At Wednesday’s hearing, Lorna Fallon, Trading Director at Oxfam, emphasised the importance of creating a level playing field through regulation: “The UN Alliance for Sustainable Fashion states that consumers are buying 60% more clothing than they did 15 years ago. The status quo is bringing with it a high cost to the planet and to people. The fashion industry has a responsibility to address this urgently.”

“At Oxfam, we do not believe that voluntary will resolve this. We feel that there needs to be legislation to hold the fashion industry to account. We do not have a precise policy ask, but we do feel that there needs to be better regulation of the industry to bring it up to standard and ensure there is a level playing field.”

Marcus Hartmann, Head of Public Affairs at H&M agreed: “We welcome sound and good legislation. We want to create a level playing field for the industry. There are a lot of companies doing a lot of good pushing the agenda on this, but we need the others to join as well.”

“I fully agree with what Lorna was saying that, voluntarily, this probably will not happen, but we need this to be a level playing field and as harmonised as possible. We are a global company and we operate, as I said, in almost 80 markets. I realise that it is maybe a utopian dream to find harmonised legislation in 79 markets, but let’s see what we can do to come as close as possible to that.”

Sustainability and human rights legislation and reporting standards are continuing to develop and evolve around the world.
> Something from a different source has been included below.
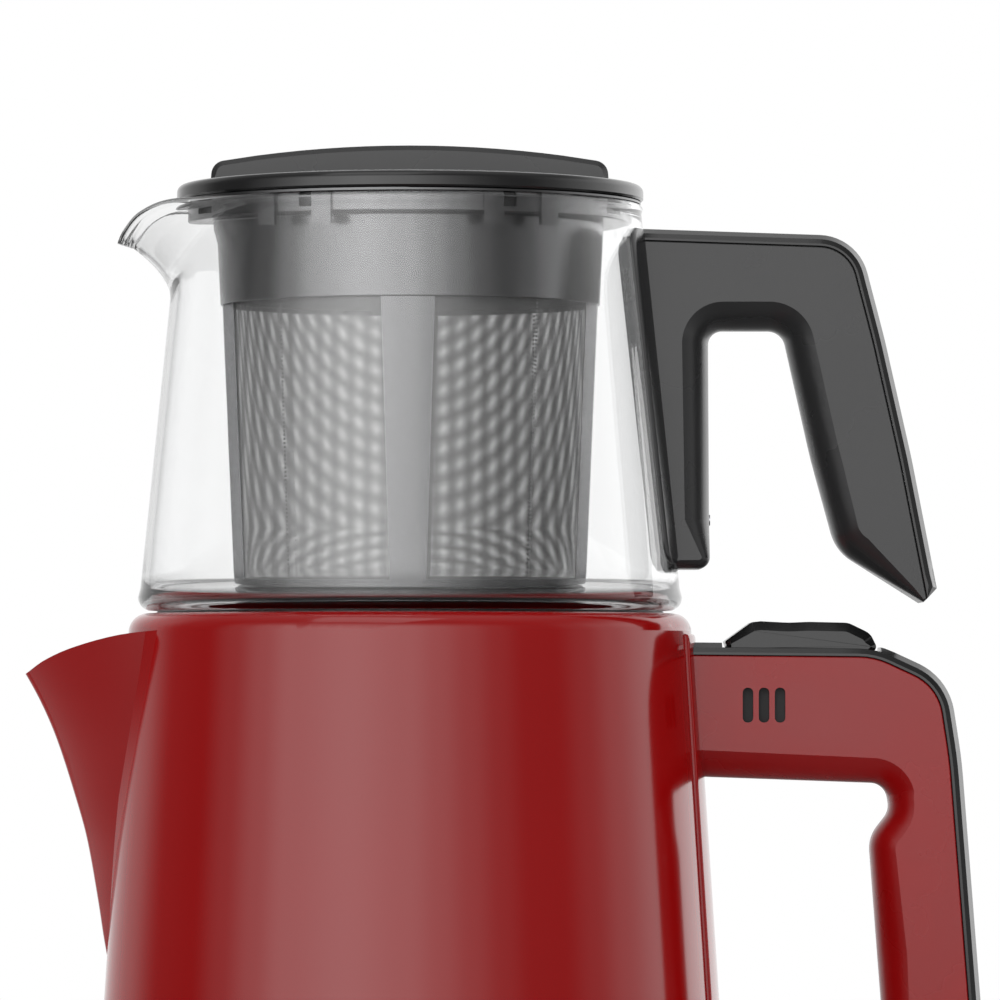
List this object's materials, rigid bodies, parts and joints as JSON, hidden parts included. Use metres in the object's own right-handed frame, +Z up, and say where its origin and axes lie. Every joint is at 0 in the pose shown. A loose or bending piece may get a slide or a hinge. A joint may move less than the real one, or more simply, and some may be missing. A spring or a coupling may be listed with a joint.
{
  "type": "automatic tea maker",
  "caption": "Two-tier automatic tea maker: red kettle with spout, grip and thumb rocker on a power base, glass teapot with lid and strainer on top.",
  "frame": {"origin": "on the kettle's axis, on the table under the foot ring", "axes": "+Z up, spouts towards -X, handles towards +X, +Y to the back where the cord inlet is"},
  "size_m": [0.2464, 0.176, 0.2957],
  "materials": {
    "red_paint": "gloss",
    "red_plastic": "satin",
    "black_satin": "satin",
    "black_texture": "fine texture",
    "black_inner": "plain",
    "glass": "clear",
    "strainer_plastic": "satin",
    "gauze": "woven",
    "steel": "brushed",
    "screw_steel": "plated",
    "aluminium": "plain",
    "brass": "plain",
    "silicone": "soft",
    "foot_rubber": "soft",
    "white_ceramic": "plain",
    "wire_sleeve": "plain"
  },
  "bodies": {
    "base": {"foot_ring": "foot_rubber", "base_bottom": "black_texture", "base_cover": "black_satin", "base_screws": "screw_steel", "base_socket": "black_inner", "socket_contacts": "brass", "terminal_block": "white_ceramic", "cord_inlet": "black_inner"},
    "turntable": {"slip_ring": "black_inner"},
    "kettle": {"kettle_foot": "black_satin", "foot_screws": "screw_steel", "kettle_connector": "black_inner", "thermostat": "white_ceramic", "heating_element": "steel", "heat_plate": "aluminium", "kettle_floor": "steel", "kettle_body": "red_paint", "kettle_spout": "red_paint", "spout_filter": "steel", "kettle_collar": "black_satin", "collar_seal": "silicone", "duct_panel": "red_paint", "wire_duct": "steel", "handle_wires": "wire_sleeve", "handle_bracket": "steel", "handle_shell_front": "red_plastic", "handle_shell_rear": "red_plastic", "handle_strip": "black_satin", "handle_screws": "screw_steel", "steam_switch": "black_inner", "rocker_pin": "steel"},
    "rocker": {"rocker": "black_satin"},
    "teapot": {"teapot_glass": "glass", "teapot_saddle": "black_texture", "teapot_handle": "black_texture", "teapot_handle_cover": "black_satin", "teapot_handle_screws": "screw_steel"},
    "strainer": {"strainer_frame": "strainer_plastic", "strainer_mesh": "gauze", "strainer_floor_mesh": "gauze"},
    "lid": {"lid_cover": "black_texture", "lid_inner": "black_inner", "lid_gasket": "silicone"}
  },
  "joints": [
    {"name": "kettle_swivel", "type": "hinge", "parent": "base", "child": "turntable", "pos_m": [0, 0, 0.026], "axis": [0, 0, 1], "continuous": true},
    {"name": "kettle_lift", "type": "slide", "parent": "turntable", "child": "kettle", "axis": [0, 0, 1], "range_m": [0, 0.05]},
    {"name": "rocker_tilt", "type": "hinge", "parent": "kettle", "child": "rocker", "pos_m": [0.0999, 0, 0.1632], "axis": [0, 1, 0], "range_deg": [-4, 4]},
    {"name": "teapot_lift", "type": "slide", "parent": "kettle", "child": "teapot", "axis": [0, 0, 1], "range_m": [0, 0.06]},
    {"name": "strainer_lift", "type": "slide", "parent": "teapot", "child": "strainer", "axis": [0, 0, 1], "range_m": [0, 0.115]},
    {"name": "lid_lift", "type": "slide", "parent": "strainer", "child": "lid", "axis": [0, 0, 1], "range_m": [0, 0.05]}
  ]
}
And while not every brand is currently willing to come to the table, the EAC is continuing to shine a spotlight on the industry’s challenges and push for regulatory changes, which some of the industry’s biggest brands are engaging with.

That’s why it’s essential that sustainability-focused and ethical fashion brands engage in the process too. Campaigners, SMEs and industry experts must have a voice in the development of new regulations and continue to lobby for change to ensure that their people, planet and business priorities are represented at the political table.